GECKO FEET ADHESIVES
The source of the gecko’s grip is the microscopic hairs on the bottom of their toes. Scientists estimate that the bristled hair from a single gecko could carry about 113 kg. Researchers have developed Geckskin, an adhesive so strong that an index-card-size strip can hold up to 700 pounds. A form of gecko tape could replace sutures and staples in hospitals.


HIVE MIND MANAGES GRID
Individual bees can sense what job the colony needs done and sets at it instinctively. A problem with complex human infrastructure, such as the electrical grid, is that its components don’t monitor the whole grid. Regen Energy creates a network and provides controllers for grids that communicate wirelessly with each other to maximise efficiency.


WATERCUBE
The swimming centre at the Beijing Olympics in 2008 was dubbed the Watercube. Its design is based on the structure of soap bubbles — both in form and function.
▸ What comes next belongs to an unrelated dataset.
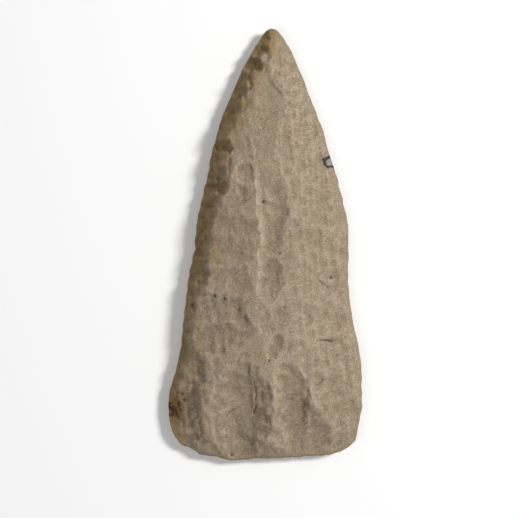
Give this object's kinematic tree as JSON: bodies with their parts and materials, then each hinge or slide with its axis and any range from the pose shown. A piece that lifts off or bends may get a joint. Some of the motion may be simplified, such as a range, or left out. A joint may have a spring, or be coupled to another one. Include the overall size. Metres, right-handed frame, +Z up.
{
  "type": "flint blade",
  "caption": "Knapped flint blade, an elongated triangle with a pointed tip, a retouched left edge and a straight thinned base.",
  "frame": {"origin": "middle of the blade's bounding box in plan, on the plane that its back face rests on", "axes": "+Y from the base to the tip, +X across the blade, +Z up out of the worked face"},
  "size_m": [0.0674, 0.15, 0.013],
  "materials": {
    "flint": "satin"
  },
  "bodies": {
    "root": {"flint_blade": "flint"}
  },
  "joints": []
}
Each bubble in the walls is made of rugged plastic. It traps hot air from the sun that is circulated to heat the pools. The plastic is resistant to damage from sunlight, weather and even dust.


SPIDER WEB GLASS
Certain spiders protect their delicately crafted insect nets with a special silk rope that reflects ultraviolet rays. Birds can see the ultraviolet rays and recognise the webs as obstacles they should avoid. German engineers at Arnold Glas glazed their Ornilux-brand glass with a web-like pattern of ultraviolet-reflecting coating to save birds from high-speed accidents.


VELCRO
After a hunting trip in the Alps in 1941, Swiss engineer George de Mestral’s dog was covered in burdock burrs. Mestral put one under his microscope and discovered a simple design of hooks that nimbly attached to fur and socks. After years of experimentation, he invented Velcro — and earned US Patent 2,717,437 in October 1952.


NATURE’S WATER FILTER
The 2003 Nobel Prize was awarded in part to Peter Agre for his discovery of a membrane protein that allows water to pass through cell walls. Danish company Aquaporin has developed a new approach to seawater desalination that eschews the polymerlayering of traditional industrial films for the energy efficiency of biological membranes.


VEHICLES DON SHARKSKIN
Sharks stay clear of algae thanks to their skin, which is covered with microscopic patterns called dentricles. These patterns help reduce drag and keep micro-organisms from hitching free rides. NASA scientists copied the patterns to create drag-reducing patterns they call riblets. It helps planes, boats and windmills reduce drag and conserve energy.


HARVESTING DESERT FOG
The Namibian Beetle raises its back into the air as fog rolls into its desert habitat. Bumps on its shell catch water droplets, which then run down chutes toward its mouth. A “Dew Bank Bottle,” designed by Pak Kitae in Seoul, imitates the beetle’s watercollection system. Morning dew condenses on it and conveys it to a bottle, which has a drinking spout.